China bounce in residential property sales is fading looking at recent data. What does this mean for the residential property sector?
Figure 1: China Residential Floor Space Sold (Mln sqm 12-month average)
Source: Datastream/Continuum Economics
A pick-up in residential sales after the post COVID reopening has faded looking at national and developer data, despite government help to support property purchasers and some easing of the property developers financing squeeze. China residential property buyers have always been structurally optimistic and this has helped previous recoveries. However, demand for property could differ in the coming years, as the property crisis could have eroded the willingness of China households to buy a home, given the high price/income ratio in tier 1 and the excess of supply in lower tier 2 and most tier 3 cities. China population has also peaked, which will be a structural headwind to demand. Finally, recent tightening of capital standards also increase the amount of capital that banks need to hold against investor property purchases with loan to value at 60% or above, though this has been lowered for single home owners.
The stalling of the buyer’s recovery now leaves the residential property market in a difficult place. Firstly, the decline in new floor space sold in the last couple of years (Figure 1) would likely mean adverse 2nd round effects on the economy, if sales do not rebound. This can include property developer’s viability including some further failures; layoffs from the construction industry and adjustment of steel and cement output to a lower trajectory for the residential property market. Given the importance of residential property to China economy, this can be viewed as a hangover from the property boom of the last 30 years. Official figures suggest about 14% of the economy is linked to construction, but other estimates have been double this percentage. Secondly, the lack of recovery in real estate investment (Figure 2) can spill out on a wider basis to impact local government financing vehicles (LGFV’s) financial health and the banking system.
Figure 2: China Real Estate Investment (Yr/Yr %)
Source: Datastream/Continuum Economics
We remain of the view that the strength of the major banks means that the banking system problem is manageable and centered on weaker rural banks that can be taken over. However, the cascade of rising non-performing loans among property developers and further potential failures (KWG failed on loans April 28) can restrain lending growth from part of the banking system. Meanwhile, though LGFV’s will be supported and the worst case taken over by central government (here), this still risks less investment growth for the economy as a whole.
Figure 3: China New and Existing Residential Prices for 70 cities (Yr/Yr %)
Source: Datastream/Continuum Economics
So far the feedthrough to residential property prices has been modestly negative (Figure 3) and not beyond the previous experience seen in China and certainly not as bad as the U.S./Spain during the GFC. We have previous forecast a national drop in residential property prices of 10-15% peak to trough and this remains likely in the coming years (more tier 2/3 than tier 1 cities), which will be the deepest in modern times. Restrictions on price reductions by developers; inertia and government intervention argue for a slow decline in house prices over a number of years.
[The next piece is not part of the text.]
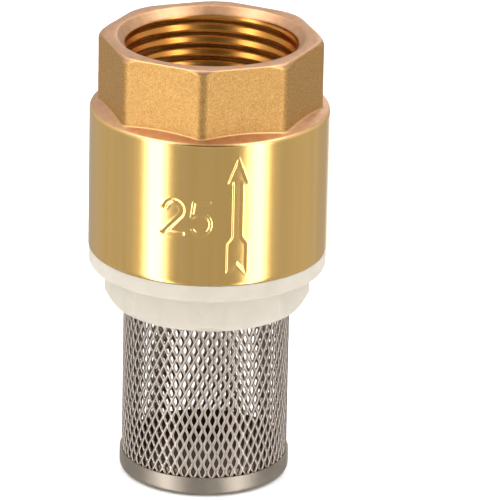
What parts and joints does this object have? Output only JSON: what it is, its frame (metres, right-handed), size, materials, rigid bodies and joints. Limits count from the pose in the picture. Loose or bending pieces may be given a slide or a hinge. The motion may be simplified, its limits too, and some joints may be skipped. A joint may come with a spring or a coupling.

The DM and EM experience normally see house prices falling more quickly to clear the market, especially where excess inventory exists as in China tier 2 and 3 cities. If house prices in China did fall more quickly then that could mean a harder landing into 2024 for the economy, as wealth effects could then be further adverse feedback loop that hurt consumption.
China authorities will also likely put in place additional policy easing measures. While the PBOC has been reluctant to cut interest rates, a further RRR cut could be seen to help the banking system. Additionally, a cut in the 5yr loan prime rate is feasible, as it would help lower mortgage rates still further. The PBOC will also likely encourage ongoing low double digit M2 growth, which supports the economy but is not too fast for monetary excess to build up. The property sector hangover, plus the low trajectory of CPI, also suggests that interest rate policy normalisation will not now start in 2024 and we now forecast the 7 day policy rate remaining at 1.90% for the remainder of the period. Further modest fiscal policy stimulation could also be evident for the economy more widely, if growth falters.
Under the slow house price decline, the hangover is spread out over a longer period of time and residential property investment weakness will likely remain a drag on China’s economy for years. This is one of the reasons behind our forecast of a slowing to 3-4% growth later this decade (here).